_Required work_
Every line must be returned precisely as it is written.
== Data excerpt
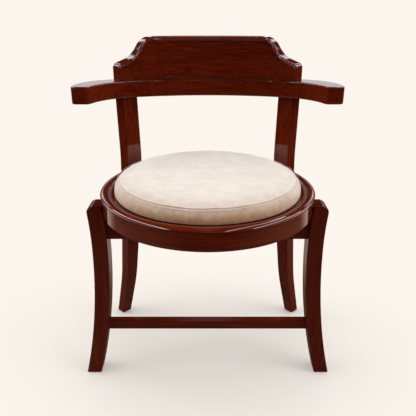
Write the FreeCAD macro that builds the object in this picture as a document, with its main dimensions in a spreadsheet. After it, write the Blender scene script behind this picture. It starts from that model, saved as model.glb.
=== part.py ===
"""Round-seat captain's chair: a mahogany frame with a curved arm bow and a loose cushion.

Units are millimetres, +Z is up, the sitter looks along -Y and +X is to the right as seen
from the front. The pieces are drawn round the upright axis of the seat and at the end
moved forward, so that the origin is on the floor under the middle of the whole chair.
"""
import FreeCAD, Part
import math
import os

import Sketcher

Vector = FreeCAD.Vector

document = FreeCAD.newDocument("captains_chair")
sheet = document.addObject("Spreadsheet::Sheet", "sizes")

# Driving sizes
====
_The result_
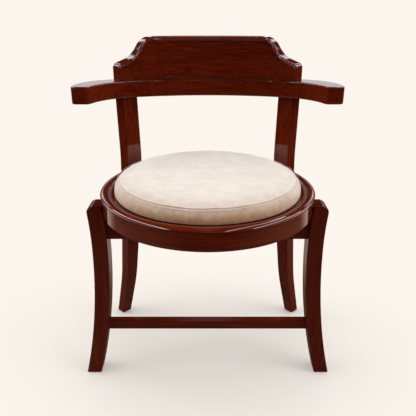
Write the FreeCAD macro that builds the object in this picture as a document, with its main dimensions in a spreadsheet. After it, write the Blender scene script behind this picture. It starts from that model, saved as model.glb.
=== part.py ===
"""Round-seat captain's chair: a mahogany frame with a curved arm bow and a loose cushion.

Units are millimetres, +Z is up, the sitter looks along -Y and +X is to the right as seen
from the front. The pieces are drawn round the upright axis of the seat and at the end
moved forward, so that the origin is on the floor under the middle of the whole chair.
"""
import FreeCAD, Part
import math
import os

import Sketcher

Vector = FreeCAD.Vector

document = FreeCAD.newDocument("captains_chair")
sheet = document.addObject("Spreadsheet::Sheet", "sizes")

# Driving sizes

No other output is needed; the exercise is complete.